Sunday, March 25, 2018

Thoughts on Parkland on Palm Sunday

Love is stronger than death.  Tragedy will not have the last word in human history.  That, for Christians, sums up the meaning of Holy Week.

With Palm Sunday at hand, young people made a triumphal entry into Jerusalem (a.k.a. Washington, D.C.) this weekend, the seat of a corrupt, monied and brutal state, calling for an end to violence and bearing a message of idealism and hope.  The crowds (a.k.a.the national media) adored them, throwing palms and welcoming them with shouts of Hosanna.  

Meanwhile, Herod and Pilate knew who controlled the legions, and knew how easily the multitudes of voters could be distracted by other spectacles.  “What is truth?” asked jesting PIlate.  To him, it was all fake news.  

The chronology is not quite right.  That old story ended in crucifixion, in one man’s blameless blood being spilled.  This revised version began with the slaughter of innocents as seventeen students in Florida were gunned down by the fusillade of an AR-15.  The narratives agree in this much, however: for no good reason, there was a massacre, and the authorities treated it as business as usual.  

Jesus was executed as an enemy of the state: a threat to existing structures of power and privilege.  Crucifixion, in the Roman Empire, was a sentence reserved solely for the crime of sedition or inciting insurrection against the hegemony.  

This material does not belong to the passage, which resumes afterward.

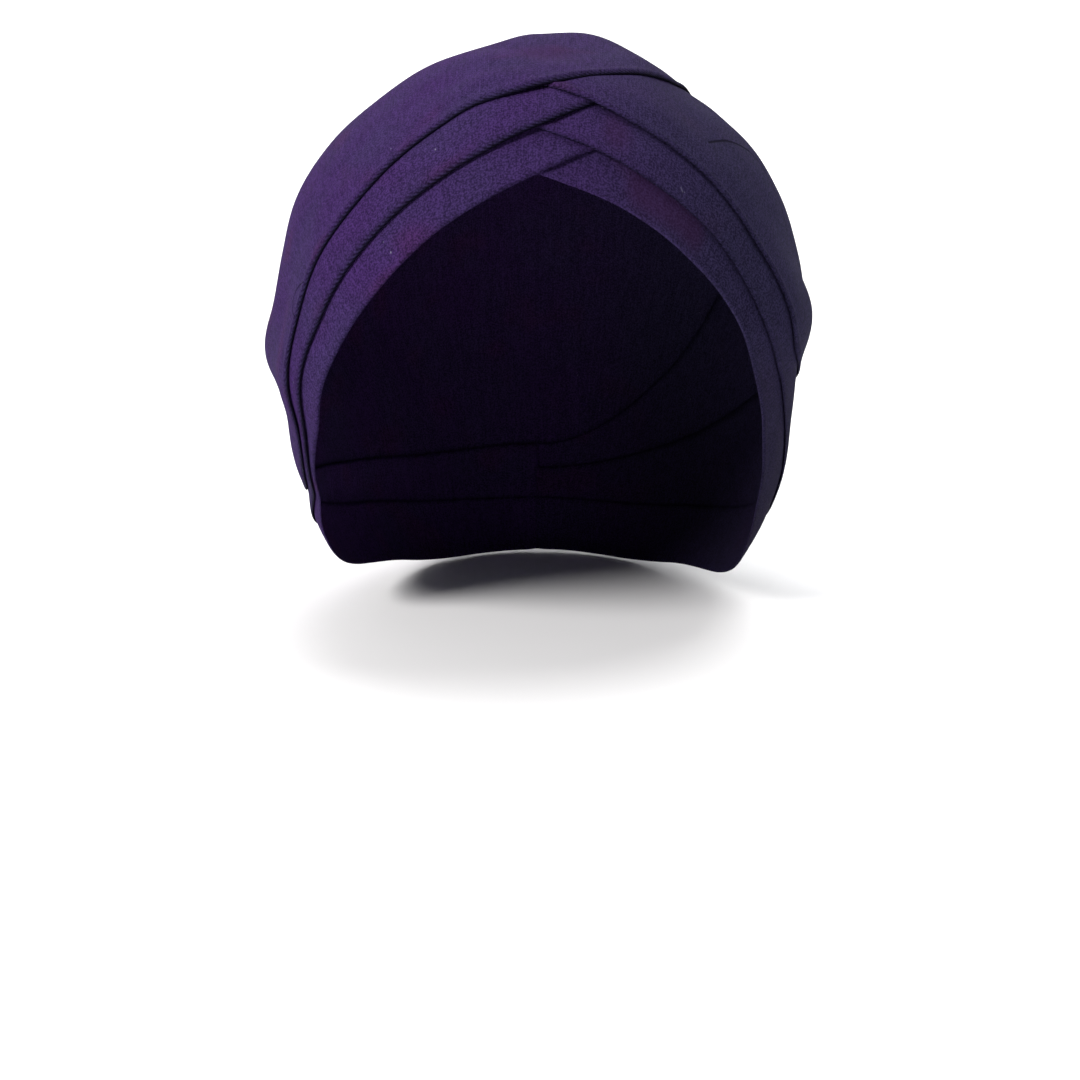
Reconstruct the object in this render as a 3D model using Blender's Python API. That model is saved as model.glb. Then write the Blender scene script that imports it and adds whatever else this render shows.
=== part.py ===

The students who led rallies across America yesterday to ban assault-style weapons are likewise receiving death threats.  How many more will have to die before their demands for non-violent change are made effective?  With school shootings almost weekly, no one knows.  The answer is probably too many.  

We can take heart, though, in knowing that resistance is not futile.  The good news  of Easter is that goodness has power.  Decency and kindness may suffer temporary setbacks, may even seem to perish entirely, but will resurrect in the peoples’ struggles for justice and dreams of peace.  In the words of eighteen year old Parkland survivor Emma Gonzalez, “"if all our government and President can do is send thoughts and prayers, then it's time for victims to be the change that we need to see.”  

Didn’t same prophets who said the promised one would come riding on a colt also proclaim that the children would lead the way?